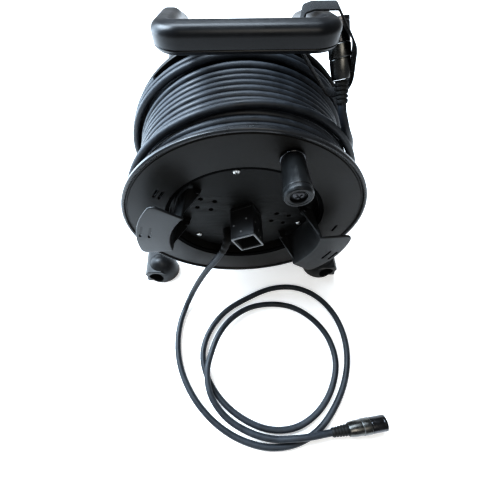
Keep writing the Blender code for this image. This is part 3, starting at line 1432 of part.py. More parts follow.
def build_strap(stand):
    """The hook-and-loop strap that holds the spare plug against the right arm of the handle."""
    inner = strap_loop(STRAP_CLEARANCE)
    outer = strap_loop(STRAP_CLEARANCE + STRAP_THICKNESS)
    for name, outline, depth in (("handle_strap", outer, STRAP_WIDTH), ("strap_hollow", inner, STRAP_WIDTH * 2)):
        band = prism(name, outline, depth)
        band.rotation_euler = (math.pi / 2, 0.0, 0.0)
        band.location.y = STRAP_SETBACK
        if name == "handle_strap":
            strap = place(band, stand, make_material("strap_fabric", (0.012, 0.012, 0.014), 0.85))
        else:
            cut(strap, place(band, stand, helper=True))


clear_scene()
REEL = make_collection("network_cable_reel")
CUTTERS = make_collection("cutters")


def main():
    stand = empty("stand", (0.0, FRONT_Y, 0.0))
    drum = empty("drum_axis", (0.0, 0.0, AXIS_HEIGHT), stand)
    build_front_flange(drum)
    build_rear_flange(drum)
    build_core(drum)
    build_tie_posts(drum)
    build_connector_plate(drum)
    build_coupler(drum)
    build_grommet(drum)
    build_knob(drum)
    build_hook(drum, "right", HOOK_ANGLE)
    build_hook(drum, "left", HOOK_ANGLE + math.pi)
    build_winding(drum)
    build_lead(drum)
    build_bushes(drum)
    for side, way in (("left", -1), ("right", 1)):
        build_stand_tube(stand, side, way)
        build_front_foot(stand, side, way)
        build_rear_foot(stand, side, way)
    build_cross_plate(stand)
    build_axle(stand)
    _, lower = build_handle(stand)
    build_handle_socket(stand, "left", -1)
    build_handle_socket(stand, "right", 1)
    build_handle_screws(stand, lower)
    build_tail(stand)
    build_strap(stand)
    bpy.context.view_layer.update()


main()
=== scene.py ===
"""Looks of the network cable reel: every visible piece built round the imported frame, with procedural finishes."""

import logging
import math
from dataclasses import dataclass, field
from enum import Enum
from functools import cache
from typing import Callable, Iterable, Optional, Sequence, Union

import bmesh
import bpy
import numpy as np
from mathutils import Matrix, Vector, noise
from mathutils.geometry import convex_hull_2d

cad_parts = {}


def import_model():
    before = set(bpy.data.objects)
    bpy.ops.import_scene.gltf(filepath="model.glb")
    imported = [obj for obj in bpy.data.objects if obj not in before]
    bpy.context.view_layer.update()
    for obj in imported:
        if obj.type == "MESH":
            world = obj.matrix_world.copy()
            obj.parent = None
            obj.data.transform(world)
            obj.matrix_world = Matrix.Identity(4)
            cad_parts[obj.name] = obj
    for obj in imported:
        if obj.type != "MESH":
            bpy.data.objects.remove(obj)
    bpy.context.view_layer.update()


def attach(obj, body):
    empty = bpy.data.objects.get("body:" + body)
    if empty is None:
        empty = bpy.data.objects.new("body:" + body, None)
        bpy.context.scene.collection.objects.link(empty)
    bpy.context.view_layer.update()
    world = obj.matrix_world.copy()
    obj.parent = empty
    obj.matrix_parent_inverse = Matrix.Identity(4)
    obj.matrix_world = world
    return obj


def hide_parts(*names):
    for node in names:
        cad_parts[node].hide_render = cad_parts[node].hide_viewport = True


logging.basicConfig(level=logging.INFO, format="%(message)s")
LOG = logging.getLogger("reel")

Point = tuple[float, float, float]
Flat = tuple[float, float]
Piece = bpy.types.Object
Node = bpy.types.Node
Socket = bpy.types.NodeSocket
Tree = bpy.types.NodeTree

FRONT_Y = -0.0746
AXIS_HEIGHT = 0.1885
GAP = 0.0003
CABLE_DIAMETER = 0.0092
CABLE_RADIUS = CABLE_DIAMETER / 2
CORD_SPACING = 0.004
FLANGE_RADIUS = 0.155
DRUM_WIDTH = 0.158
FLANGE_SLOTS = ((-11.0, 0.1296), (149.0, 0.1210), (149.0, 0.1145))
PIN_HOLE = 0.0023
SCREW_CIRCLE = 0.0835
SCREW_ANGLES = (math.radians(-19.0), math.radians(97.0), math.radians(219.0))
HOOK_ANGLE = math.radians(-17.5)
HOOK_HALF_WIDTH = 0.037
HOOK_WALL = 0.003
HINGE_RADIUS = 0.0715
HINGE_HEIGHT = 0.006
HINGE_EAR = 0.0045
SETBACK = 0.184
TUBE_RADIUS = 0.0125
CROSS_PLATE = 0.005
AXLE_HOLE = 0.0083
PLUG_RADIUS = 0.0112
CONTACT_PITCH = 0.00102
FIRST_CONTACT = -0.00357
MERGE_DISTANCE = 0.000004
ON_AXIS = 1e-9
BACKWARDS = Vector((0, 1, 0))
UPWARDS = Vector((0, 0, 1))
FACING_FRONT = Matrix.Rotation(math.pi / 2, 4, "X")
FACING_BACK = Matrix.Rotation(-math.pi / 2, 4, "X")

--

● DIRECTION
Extract all of the material exactly as it is written.

● SOLUTION FOR THIS EXERCISE
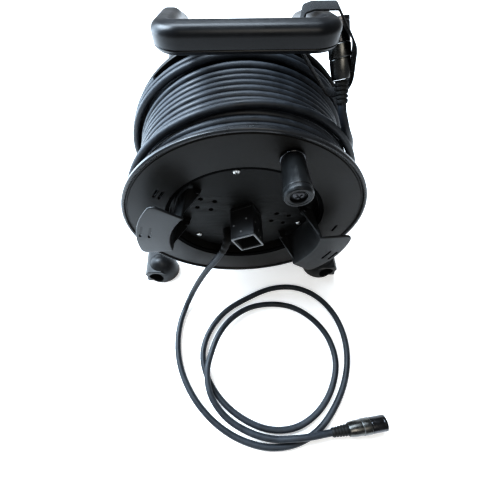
Keep writing the Blender code for this image. This is part 3, starting at line 1432 of part.py. More parts follow.
def build_strap(stand):
    """The hook-and-loop strap that holds the spare plug against the right arm of the handle."""
    inner = strap_loop(STRAP_CLEARANCE)
    outer = strap_loop(STRAP_CLEARANCE + STRAP_THICKNESS)
    for name, outline, depth in (("handle_strap", outer, STRAP_WIDTH), ("strap_hollow", inner, STRAP_WIDTH * 2)):
        band = prism(name, outline, depth)
        band.rotation_euler = (math.pi / 2, 0.0, 0.0)
        band.location.y = STRAP_SETBACK
        if name == "handle_strap":
            strap = place(band, stand, make_material("strap_fabric", (0.012, 0.012, 0.014), 0.85))
        else:
            cut(strap, place(band, stand, helper=True))


clear_scene()
REEL = make_collection("network_cable_reel")
CUTTERS = make_collection("cutters")


def main():
    stand = empty("stand", (0.0, FRONT_Y, 0.0))
    drum = empty("drum_axis", (0.0, 0.0, AXIS_HEIGHT), stand)
    build_front_flange(drum)
    build_rear_flange(drum)
    build_core(drum)
    build_tie_posts(drum)
    build_connector_plate(drum)
    build_coupler(drum)
    build_grommet(drum)
    build_knob(drum)
    build_hook(drum, "right", HOOK_ANGLE)
    build_hook(drum, "left", HOOK_ANGLE + math.pi)
    build_winding(drum)
    build_lead(drum)
    build_bushes(drum)
    for side, way in (("left", -1), ("right", 1)):
        build_stand_tube(stand, side, way)
        build_front_foot(stand, side, way)
        build_rear_foot(stand, side, way)
    build_cross_plate(stand)
    build_axle(stand)
    _, lower = build_handle(stand)
    build_handle_socket(stand, "left", -1)
    build_handle_socket(stand, "right", 1)
    build_handle_screws(stand, lower)
    build_tail(stand)
    build_strap(stand)
    bpy.context.view_layer.update()


main()
=== scene.py ===
"""Looks of the network cable reel: every visible piece built round the imported frame, with procedural finishes."""

import logging
import math
from dataclasses import dataclass, field
from enum import Enum
from functools import cache
from typing import Callable, Iterable, Optional, Sequence, Union

import bmesh
import bpy
import numpy as np
from mathutils import Matrix, Vector, noise
from mathutils.geometry import convex_hull_2d

cad_parts = {}


def import_model():
    before = set(bpy.data.objects)
    bpy.ops.import_scene.gltf(filepath="model.glb")
    imported = [obj for obj in bpy.data.objects if obj not in before]
    bpy.context.view_layer.update()
    for obj in imported:
        if obj.type == "MESH":
            world = obj.matrix_world.copy()
            obj.parent = None
            obj.data.transform(world)
            obj.matrix_world = Matrix.Identity(4)
            cad_parts[obj.name] = obj
    for obj in imported:
        if obj.type != "MESH":
            bpy.data.objects.remove(obj)
    bpy.context.view_layer.update()


def attach(obj, body):
    empty = bpy.data.objects.get("body:" + body)
    if empty is None:
        empty = bpy.data.objects.new("body:" + body, None)
        bpy.context.scene.collection.objects.link(empty)
    bpy.context.view_layer.update()
    world = obj.matrix_world.copy()
    obj.parent = empty
    obj.matrix_parent_inverse = Matrix.Identity(4)
    obj.matrix_world = world
    return obj


def hide_parts(*names):
    for node in names:
        cad_parts[node].hide_render = cad_parts[node].hide_viewport = True


logging.basicConfig(level=logging.INFO, format="%(message)s")
LOG = logging.getLogger("reel")

Point = tuple[float, float, float]
Flat = tuple[float, float]
Piece = bpy.types.Object
Node = bpy.types.Node
Socket = bpy.types.NodeSocket
Tree = bpy.types.NodeTree

FRONT_Y = -0.0746
AXIS_HEIGHT = 0.1885
GAP = 0.0003
CABLE_DIAMETER = 0.0092
CABLE_RADIUS = CABLE_DIAMETER / 2
CORD_SPACING = 0.004
FLANGE_RADIUS = 0.155
DRUM_WIDTH = 0.158
FLANGE_SLOTS = ((-11.0, 0.1296), (149.0, 0.1210), (149.0, 0.1145))
PIN_HOLE = 0.0023
SCREW_CIRCLE = 0.0835
SCREW_ANGLES = (math.radians(-19.0), math.radians(97.0), math.radians(219.0))
HOOK_ANGLE = math.radians(-17.5)
HOOK_HALF_WIDTH = 0.037
HOOK_WALL = 0.003
HINGE_RADIUS = 0.0715
HINGE_HEIGHT = 0.006
HINGE_EAR = 0.0045
SETBACK = 0.184
TUBE_RADIUS = 0.0125
CROSS_PLATE = 0.005
AXLE_HOLE = 0.0083
PLUG_RADIUS = 0.0112
CONTACT_PITCH = 0.00102
FIRST_CONTACT = -0.00357
MERGE_DISTANCE = 0.000004
ON_AXIS = 1e-9
BACKWARDS = Vector((0, 1, 0))
UPWARDS = Vector((0, 0, 1))
FACING_FRONT = Matrix.Rotation(math.pi / 2, 4, "X")
FACING_BACK = Matrix.Rotation(-math.pi / 2, 4, "X")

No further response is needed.